Using edg-job-submit manually suffers from the same scaling problems as the globus-job-submit method - it's much too tedious to manage large numbers of jobs this way.

Some experience has been gained locally for using a package called ganga, which is great for managing large numbers of jobs on the grid. We have prepared a Glasgow Ganga Quickstart Guide.

Users in a Supported VO

See the GridPP User Area and the gLite User Guide (under Workload Management) for a more comprehensive introduction to job submission, but an example JDL file to submit to Glasgow would be:

Executable = "test.sh";
Arguments = "some job parameters";
InputSandbox = {"test.sh"};
StdOutput = "test.out";
StdError = "test.err";
OutputSandbox = {"test.out", "test.err"};
VirtualOrganisation = "atlas";
Requirements = other.GlueCEUniqueID == "svr016.gla.scotgrid.ac.uk:2119/jobmanager-lcgpbs-atlas";

Obviously you should change the atlas parts to whatever your actual VO is.

User Interface

All of the above methods for job submission require a set of user grid software that, when installed on a machine, turn it into a grid User Interface (UI). If your project does not have a UI then you can ask for access to one supplied by ScotGrid. This is currently included in the local access package above (svr020.gla.scotgrid.ac.uk is a UI).

However, if you don't even have gsissh then we can enable vanilla ssh for you (with some restrictions). Please email your DN, an ssh v2 key and a hostname to [3] and we will grant access via normal non-gsi ssh. Access via normal ssh will only be allowed from a specific host (or small number of hosts), which is why we need a hostname from which you will access the cluster.

Security

We know you'd rather not think about it, but it's important.

As part of joining a VO you will be required to sign that VO's Acceptable Use Policy. We will only enable VOs whose AUP's are acceptable to us. If you wish login access to the cluster, then you also must agree to the JSPG AUP as stated above (read VO as my research project where necessary).
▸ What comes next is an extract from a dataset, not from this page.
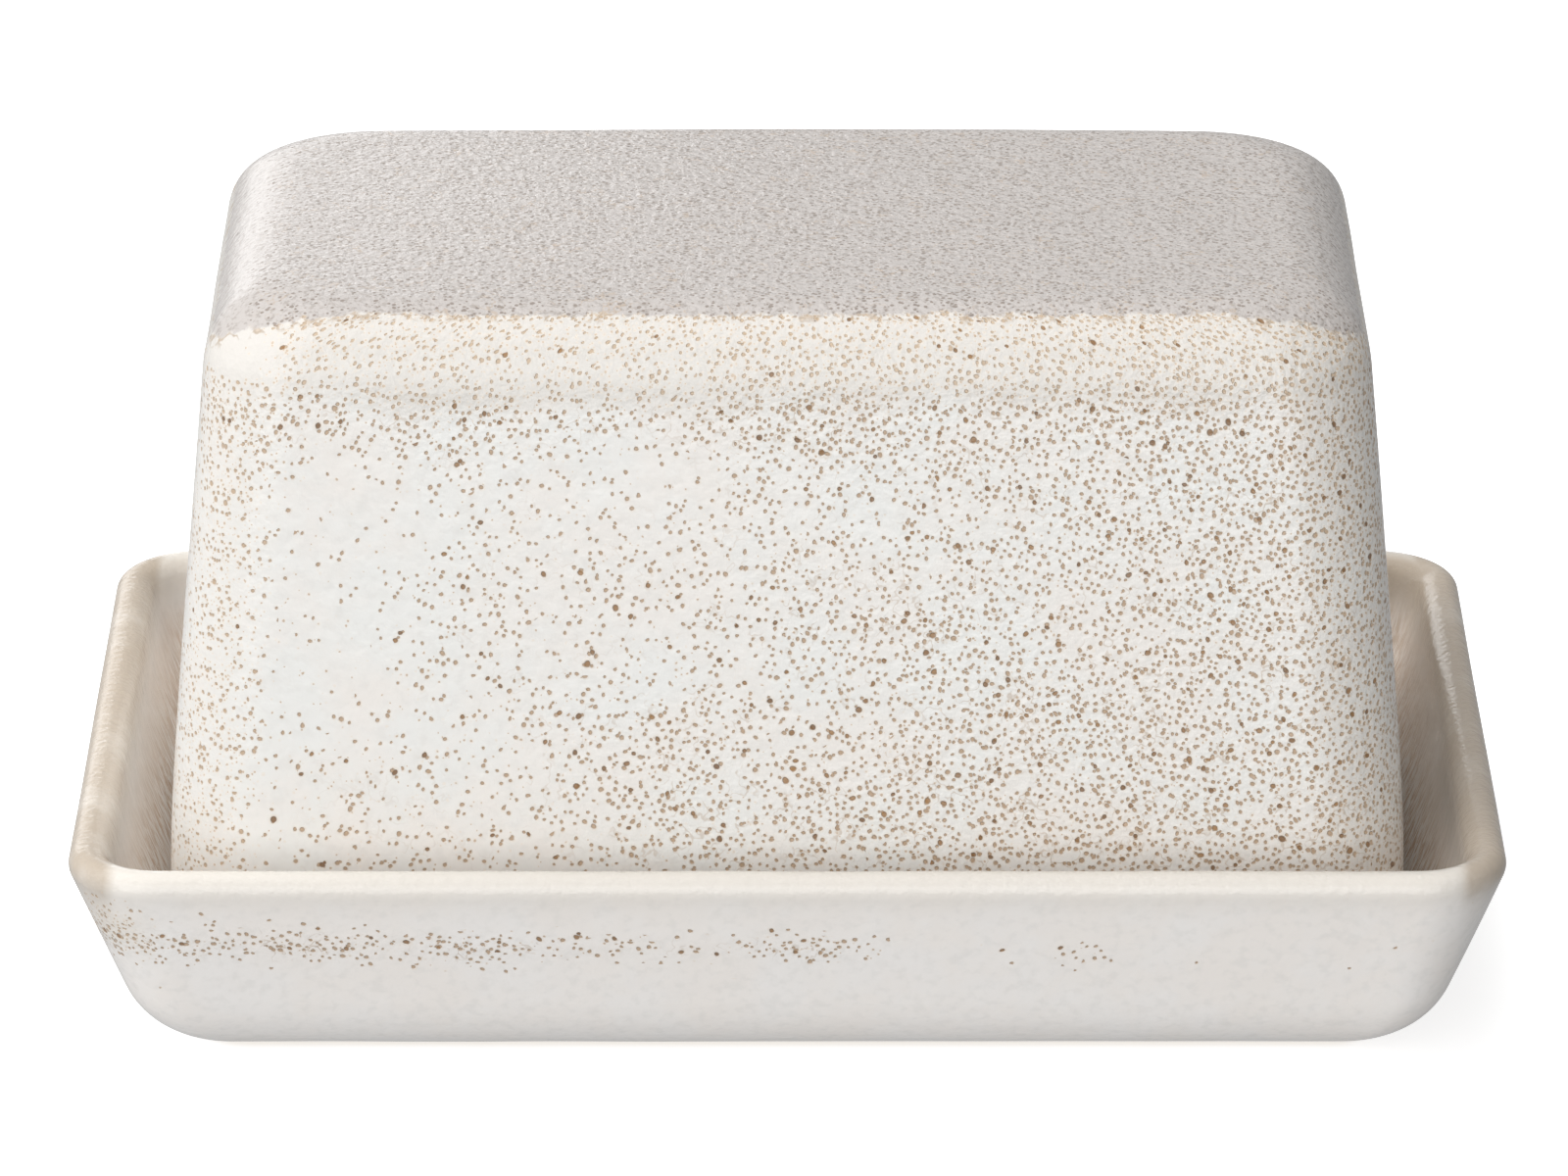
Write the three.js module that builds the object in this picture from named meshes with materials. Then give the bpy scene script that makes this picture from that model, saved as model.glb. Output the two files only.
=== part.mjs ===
// Covered butter dish in glazed stoneware: a shallow tray with flared walls, and a tall
// box-shaped lid that stands loose on the tray's floor and covers the butter.
//
// Millimetres, +Z up, +X along the length. The origin is under the middle of the tray, on
// the plane of its foot. Both pieces are one shell each: a section is carried round a
// rounded rectangle, from a point on the upright axis to another point on it.

import * as THREE from 'three';

// Tray
const TRAY_LENGTH = 170; // over the rim
const TRAY_WIDTH = 112.2; // over the rim
const TRAY_HEIGHT = 28; // foot to top of rim
const TRAY_WALL = 4.2; // thickness of wall and rim
const TRAY_FLARE = THREE.MathUtils.degToRad(21); // lean of the walls out from upright
const TRAY_CORNER_RADIUS = 11; // plan radius of the rim's corners
const TRAY_CORNER_FADE = 16; // inset over which the corner radius falls to 1/e of the rim's
const BASE_RADIUS = 15; // outside, between wall and foot
const INSIDE_RADIUS = 4.5; // inside, between wall and floor
const FLOOR_THICKNESS = 5;
const FOOT_HEIGHT = 2; // recess of the underside above the foot
const FOOT_WIDTH = 5; // flat band of the foot

// Lid
const LID_HEIGHT = 84.4; // lip to the edge of the top
const LID_WALL = 4.4;
const LID_GAP = 4.5; // to the tray's wall, where the lid is widest
const LID_SEAT_GAP = 0.2; // between lip and floor
const LIP_MARGIN = 1; // middle of the lip to the edge of the tray's flat floor
const LID_WIDEST = 12.3; // height above the lip of the widest outline
const LID_LEAN = 0.0895; // slope of the walls inwards, per unit of height
const LID_LEAN_RUN = 9; // height over which the slope grows to that
const LID_CORNER_RADIUS = 12; // upright corners, outside
const LID_EDGE_RADIUS = 10; // round the top, outside
const LID_BOW = 0.65; // bulge of the long sides in plan
const LID_CROWN = 0.6; // rise of the middle of the top above its edge

// Fineness of the facets
const CURVE_STEPS = 4; // along a bowed side, and half of the steps round a corner
const WALL_STEPS = 8;
const EDGE_STEPS = 6;
const RIM_STEPS = 3; // in each quarter
const LIP_STEPS = 3; // in each half
const CAP_STEPS = 3;

const QUARTER_TURN = Math.PI / 2;
const SMALLEST_RADIUS = 1;

// n + 1 numbers from 0 to 1
function fractions(n) {
  return Array.from({ length: n + 1 }, (_, i) => i / n);
}

// Rounded rectangle, anticlockwise. Its long sides are parabolas that bulge by bow.
function outline(halfLength, halfWidth, radius, bow) {
  const cornerX = halfLength - radius;
  const cornerY = halfWidth - radius;
  const corner = (x, y, turn) => new THREE.EllipseCurve(x, y, radius, radius, turn, turn + QUARTER_TURN);
  const longSide = (towards) => new THREE.QuadraticBezierCurve(
    new THREE.Vector2(towards * cornerX, towards * halfWidth),
    new THREE.Vector2(0, towards * (halfWidth + 2 * bow)),
    new THREE.Vector2(-towards * cornerX, towards * halfWidth),
  );
  const shortSide = (towards) => new THREE.LineCurve(
    new THREE.Vector2(towards * halfLength, -towards * cornerY),
    new THREE.Vector2(towards * halfLength, towards * cornerY),
  );
  const edges = [
    corner(cornerX, cornerY, 0),
    longSide(1),
    corner(-cornerX, cornerY, QUARTER_TURN),
    shortSide(-1),
    corner(-cornerX, -cornerY, 2 * QUARTER_TURN),
    longSide(-1),
    corner(cornerX, -cornerY, 3 * QUARTER_TURN),
    shortSide(1),
  ];
  return edges.flatMap((edge) => edge.getPoints(stepsAlong(edge)).slice(1));
}

function stepsAlong(edge) {
  if (edge.isLineCurve) {
    return 1;
  }
  return edge.isEllipseCurve ? 2 * CURVE_STEPS : CURVE_STEPS;
}

// One closed body through rings of equal count, shut by a fan to a pole at each end. It
// faces outwards when the section runs up on the outside.
function shell(firstPole, rings, lastPole) {
  const count = rings[0].length;
  const points = [firstPole, ...rings.flat(), lastPole];
  const last = points.length - 1;
  const at = (ring, i) => 1 + ring * count + (i % count);
  const faces = [];
  for (let i = 0; i < count; i += 1) {
    faces.push(0, at(0, i + 1), at(0, i));
    faces.push(at(rings.length - 1, i), at(rings.length - 1, i + 1), last);
  }
  for (let ring = 0; ring < rings.length - 1; ring += 1) {
    for (let i = 0; i < count; i += 1) {
      faces.push(at(ring, i), at(ring, i + 1), at(ring + 1, i + 1));
      faces.push(at(ring, i), at(ring + 1, i + 1), at(ring + 1, i));
    }
  }
  const geometry = new THREE.BufferGeometry();
  geometry.setAttribute('position', new THREE.Float32BufferAttribute(points.flatMap((p) => p.toArray()), 3));
  geometry.setIndex(faces);
  geometry.computeVertexNormals();
  return geometry;
}

function pole(z) {
  return new THREE.Vector3(0, 0, z);
}

// Where the tray's walls run. An inset is a distance in plan from the rim's outermost line.
const FLOOR_Z = FOOT_HEIGHT + FLOOR_THICKNESS;
const RIM_RADIUS = TRAY_WALL / 2;
const RIM_Z = TRAY_HEIGHT - RIM_RADIUS;
const FILLET_RUN = Math.tan((QUARTER_TURN - TRAY_FLARE) / 2); // length of a fillet's tangent, per radius
const WALL_ACROSS = TRAY_WALL / Math.cos(TRAY_FLARE); // the wall's thickness, measured level

function outerInset(z) {
  const atRim = RIM_RADIUS - RIM_RADIUS / Math.cos(TRAY_FLARE);
  return atRim + (RIM_Z - z) * Math.tan(TRAY_FLARE);
}

function innerInset(z) {
  return outerInset(z) + WALL_ACROSS;
}

const FOOT_INSET = outerInset(0) + BASE_RADIUS * FILLET_RUN;
const FLOOR_INSET = innerInset(FLOOR_Z) + INSIDE_RADIUS * FILLET_RUN;

// depth is how far the line lies behind the outer face, measured level. The corner radius
// fades with the outer face's inset, and shrinks by depth so that the wall keeps its thickness.
function trayRing({ inset, z, depth }) {
  const faded = TRAY_CORNER_RADIUS * Math.exp((depth - inset) / TRAY_CORNER_FADE);
  const radius = Math.max(faded - depth, SMALLEST_RADIUS);
  const plan = outline(TRAY_LENGTH / 2 - inset, TRAY_WIDTH / 2 - inset, radius, 0);
  return plan.map((p) => new THREE.Vector3(p.x, p.y, z));
}

// Flat band of the foot, with the recess inside it
function footLevels() {
  return [
    { inset: FOOT_INSET + FOOT_WIDTH + FOOT_HEIGHT, z: FOOT_HEIGHT, depth: 0 },
    { inset: FOOT_INSET + FOOT_WIDTH, z: 0, depth: 0 },
  ];
}

function baseLevels() {
  return fractions(EDGE_STEPS).map((f) => {
    const turn = THREE.MathUtils.lerp(QUARTER_TURN, TRAY_FLARE, f);
    const inset = FOOT_INSET - BASE_RADIUS * Math.cos(turn);
    return { inset, z: BASE_RADIUS * (1 - Math.sin(turn)), depth: 0 };
  });
}

// Half-round, with levels at its outermost line and at its top
function rimLevels() {
  const rising = fractions(RIM_STEPS).map((f) => f * QUARTER_TURN);
  const falling = fractions(RIM_STEPS).map((f) => QUARTER_TURN + f * (QUARTER_TURN - TRAY_FLARE));
  return [-TRAY_FLARE, ...rising, ...falling.slice(1)].map((turn) => {
    const inset = RIM_RADIUS * (1 - Math.cos(turn));
    return { inset, z: RIM_Z + RIM_RADIUS * Math.sin(turn), depth: inset };
  });
}

function insideLevels() {
  return fractions(EDGE_STEPS).map((f) => {
    const turn = THREE.MathUtils.lerp(TRAY_FLARE, QUARTER_TURN, f);
    const inset = FLOOR_INSET - INSIDE_RADIUS * Math.cos(turn);
    const depth = WALL_ACROSS * Math.cos(turn) / Math.cos(TRAY_FLARE);
    return { inset, z: FLOOR_Z + INSIDE_RADIUS * (1 - Math.sin(turn)), depth };
  });
}

function trayGeometry() {
  const levels = [...footLevels(), ...baseLevels(), ...rimLevels(), ...insideLevels()];
  return shell(pole(FOOT_HEIGHT), levels.map(trayRing), pole(FLOOR_Z));
}

// The lid follows the tray: its widest outline clears the tray's wall by LID_GAP, and its
// lip stands on the flat floor. Insets on the lid are from its widest outline.
const LIP_Z = FLOOR_Z + LID_SEAT_GAP;
const WIDEST_Z = LIP_Z + LID_WIDEST;
const LID_TOP_Z = LIP_Z + LID_HEIGHT;
const WIDEST_INSET = innerInset(WIDEST_Z) + LID_GAP;
const LID_HALF_LENGTH = TRAY_LENGTH / 2 - WIDEST_INSET;
const LID_HALF_WIDTH = TRAY_WIDTH / 2 - WIDEST_INSET;
const HALF_WALL = LID_WALL / 2;
const EDGE_MIDDLE_RADIUS = LID_EDGE_RADIUS - HALF_WALL;
const LEAN_ANGLE = Math.atan(LID_LEAN);
const EDGE_START_Z = LID_TOP_Z - HALF_WALL - EDGE_MIDDLE_RADIUS * (1 - Math.sin(LEAN_ANGLE));

// The section is drawn as the line midway through the wall. Each point has its inset and
// height, and the outward normal there, as out and up.
function middlePoint(inset, z, slope) {
  const length = Math.hypot(1, slope);
  return { inset, z, out: 1 / length, up: slope / length };
}

// Below the widest outline the wall draws in towards the lip, along a parabola.
function lowerMiddle() {
  const drop = LID_WIDEST - HALF_WALL;
  const drawIn = FLOOR_INSET + LIP_MARGIN - WIDEST_INSET - HALF_WALL;
  return fractions(CURVE_STEPS).map((f) => {
    const below = 1 - f;
    const inset = HALF_WALL + drawIn * below ** 2;
    return middlePoint(inset, WIDEST_Z - drop * below, -2 * drawIn * below / drop);
  });
}

function leanInset(rise) {
  return HALF_WALL + LID_LEAN * (rise - LID_LEAN_RUN * (1 - Math.exp(-rise / LID_LEAN_RUN)));
}

// Above it the wall leans in, by a slope that grows from nothing to LID_LEAN.
function upperMiddle() {
  return fractions(WALL_STEPS).slice(1).map((f) => {
    const rise = f * (EDGE_START_Z - WIDEST_Z);
    const slope = LID_LEAN * (1 - Math.exp(-rise / LID_LEAN_RUN));
    return middlePoint(leanInset(rise), WIDEST_Z + rise, slope);
  });
}

// Then it turns over into the top, on an arc that is tangent to both.
function edgeMiddle() {
  const centreInset = leanInset(EDGE_START_Z - WIDEST_Z) + EDGE_MIDDLE_RADIUS * Math.cos(LEAN_ANGLE);
  const centreZ = EDGE_START_Z - EDGE_MIDDLE_RADIUS * Math.sin(LEAN_ANGLE);
  return fractions(EDGE_STEPS).slice(1).map((f) => {
    const turn = THREE.MathUtils.lerp(LEAN_ANGLE, QUARTER_TURN, f);
    const out = Math.cos(turn);
    const up = Math.sin(turn);
    return { inset: centreInset - EDGE_MIDDLE_RADIUS * out, z: centreZ + EDGE_MIDDLE_RADIUS * up, out, up };
  });
}

// side is 1 on the outer face and -1 on the inner one
function faceLevel(middle, side) {
  const inset = middle.inset - side * HALF_WALL * middle.out;
  const radius = side > 0 ? LID_CORNER_RADIUS : LID_CORNER_RADIUS - LID_WALL * middle.out;
  return { inset, z: middle.z + side * HALF_WALL * middle.up, radius };
}

// Half-round between the two faces, at the wall's lower end, with a level at its lowest line
function lipLevels(end) {
  const lowest = -QUARTER_TURN;
  const outerTurn = Math.atan2(end.up, end.out);
  const innerTurn = outerTurn - 2 * QUARTER_TURN;
  const falling = fractions(LIP_STEPS).slice(1).map((f) => THREE.MathUtils.lerp(innerTurn, lowest, f));
  const rising = fractions(LIP_STEPS).slice(1, -1).map((f) => THREE.MathUtils.lerp(lowest, outerTurn, f));
  return [...falling, ...rising].map((turn) => {
    const out = Math.cos(turn);
    const radius = LID_CORNER_RADIUS - HALF_WALL * (end.out - out);
    return { inset: end.inset - HALF_WALL * out, z: end.z + HALF_WALL * Math.sin(turn), radius };
  });
}

function lidRing({ inset, z, radius }) {
  const plan = outline(LID_HALF_LENGTH - inset, LID_HALF_WIDTH - inset, radius, LID_BOW);
  return plan.map((p) => new THREE.Vector3(p.x, p.y, z));
}

// Smaller copies of a ring towards the axis, raised to a crown that is a parabola each way
function capRings({ inset, z, radius }) {
  const halfLength = LID_HALF_LENGTH - inset;
  const halfWidth = LID_HALF_WIDTH - inset;
  return fractions(CAP_STEPS).slice(1, -1).map((f) => {
    const share = 1 - f;
    const plan = outline(share * halfLength, share * halfWidth, share * radius, share * LID_BOW);
    return plan.map((p) => {
      const rise = (1 - (p.x / halfLength) ** 2) * (1 - (p.y / halfWidth) ** 2);
      return new THREE.Vector3(p.x, p.y, z + LID_CROWN * rise);
    });
  });
}

function lidGeometry() {
  const middle = [...lowerMiddle(), ...upperMiddle(), ...edgeMiddle()];
  const inner = middle.map((point) => faceLevel(point, -1)).reverse();
  const outer = middle.map((point) => faceLevel(point, 1));
  const ceiling = inner[0];
  const top = outer[outer.length - 1];
  const levels = [...inner, ...lipLevels(middle[0]), ...outer];
  const rings = [...capRings(ceiling).reverse(), ...levels.map(lidRing), ...capRings(top)];
  return shell(pole(ceiling.z + LID_CROWN), rings, pole(top.z + LID_CROWN));
}

function piece(name, geometry, colour) {
  const material = new THREE.MeshStandardMaterial({ color: colour, roughness: 0.22, metalness: 0 });
  const mesh = new THREE.Mesh(geometry, material);
  mesh.name = name;
  return mesh;
}

const dish = new THREE.Group();
dish.add(piece('tray', trayGeometry(), 0xe6e1d9));
dish.add(piece('lid', lidGeometry(), 0xece8e0));

export default dish;
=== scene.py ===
"""A covered butter dish in speckled stoneware: a flared tray, and a box-shaped lid standing in it.

Lengths are in metres. The dish lies along X, and its front looks along -Y.
"""
import math

import bpy
import numpy as np
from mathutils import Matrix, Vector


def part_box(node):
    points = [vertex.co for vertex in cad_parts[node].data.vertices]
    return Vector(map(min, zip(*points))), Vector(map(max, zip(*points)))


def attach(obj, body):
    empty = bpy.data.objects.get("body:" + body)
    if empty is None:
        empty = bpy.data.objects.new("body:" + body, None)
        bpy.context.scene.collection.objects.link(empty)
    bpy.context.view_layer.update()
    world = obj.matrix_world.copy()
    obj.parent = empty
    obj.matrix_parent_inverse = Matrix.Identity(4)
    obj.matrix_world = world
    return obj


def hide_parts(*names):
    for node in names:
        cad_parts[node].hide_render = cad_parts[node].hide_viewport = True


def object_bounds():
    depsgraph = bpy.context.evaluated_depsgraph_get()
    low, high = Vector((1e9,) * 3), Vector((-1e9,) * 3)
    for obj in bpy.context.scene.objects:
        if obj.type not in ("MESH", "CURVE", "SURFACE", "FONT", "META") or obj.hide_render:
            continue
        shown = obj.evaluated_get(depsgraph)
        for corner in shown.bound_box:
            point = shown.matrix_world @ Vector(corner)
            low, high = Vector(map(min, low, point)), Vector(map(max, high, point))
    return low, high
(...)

The two points of the AUP we wish to draw particular attention to are:

  1. You shall [...] protect your GRID credentials (e.g. private keys, passwords) i.e. you must use suitable passphrases on grid certificates and ssh keys.
  2. You shall immediately report any known or suspected security breach, which also includes informing us as a site. If there is a security emergency please inform the email addresses listed here.